*DATA BLOCK*.

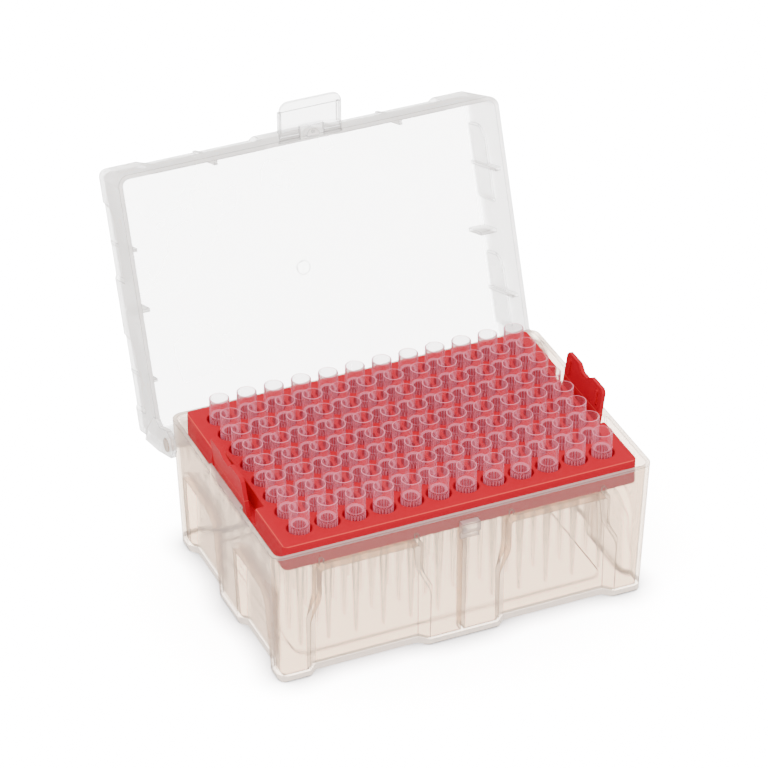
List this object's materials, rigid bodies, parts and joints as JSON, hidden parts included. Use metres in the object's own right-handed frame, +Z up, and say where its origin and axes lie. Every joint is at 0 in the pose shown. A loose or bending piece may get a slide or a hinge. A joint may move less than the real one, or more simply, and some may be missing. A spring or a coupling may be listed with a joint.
{
  "type": "pipette_tip_box",
  "caption": "Open hinged box of pipette tips: clear base, lid and flip-over latch, and a red rack with squeeze grips that holds the clear tips upright",
  "frame": {"origin": "centre of the underside of the base, between its feet", "axes": "+X along the twelve columns of tips, +Y to the hinge side, +Z up"},
  "size_m": [0.1284, 0.1411, 0.1262],
  "materials": {
    "clear_base": "clear polypropylene with a faint warm tint",
    "clear_lid": "clear plastic, neutral",
    "red_rack": "satin moulded plastic",
    "clear_tips": "clear polypropylene, polished"
  },
  "bodies": {
    "base": {"base": "clear_base", "rack": "red_rack", "tips_column_01": "clear_tips", "tips_column_02": "clear_tips", "tips_column_03": "clear_tips", "tips_column_04": "clear_tips", "tips_column_05": "clear_tips", "tips_column_06": "clear_tips", "tips_column_07": "clear_tips", "tips_column_08": "clear_tips", "tips_column_09": "clear_tips", "tips_column_10": "clear_tips", "tips_column_11": "clear_tips", "tips_column_12": "clear_tips"},
    "lid": {"lid": "clear_lid"},
    "latch": {"latch": "clear_lid"}
  },
  "joints": [
    {"name": "lid_hinge", "type": "hinge", "parent": "base", "child": "lid", "pos_m": [0, 0.04, 0.0369], "axis": [1, 0, 0], "range_deg": [0, 110.5]},
    {"name": "latch_hinge", "type": "hinge", "parent": "lid", "child": "latch", "pos_m": [0, 0.07608, 0.11256], "axis": [1, 0, 0], "range_deg": [-40, 70]}
  ]
}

*PROBLEM STATEMENT*.
Report the number of lines above that contain the word "materials", and only that number.

*RESPONSE TO THE EXERCISE*.
2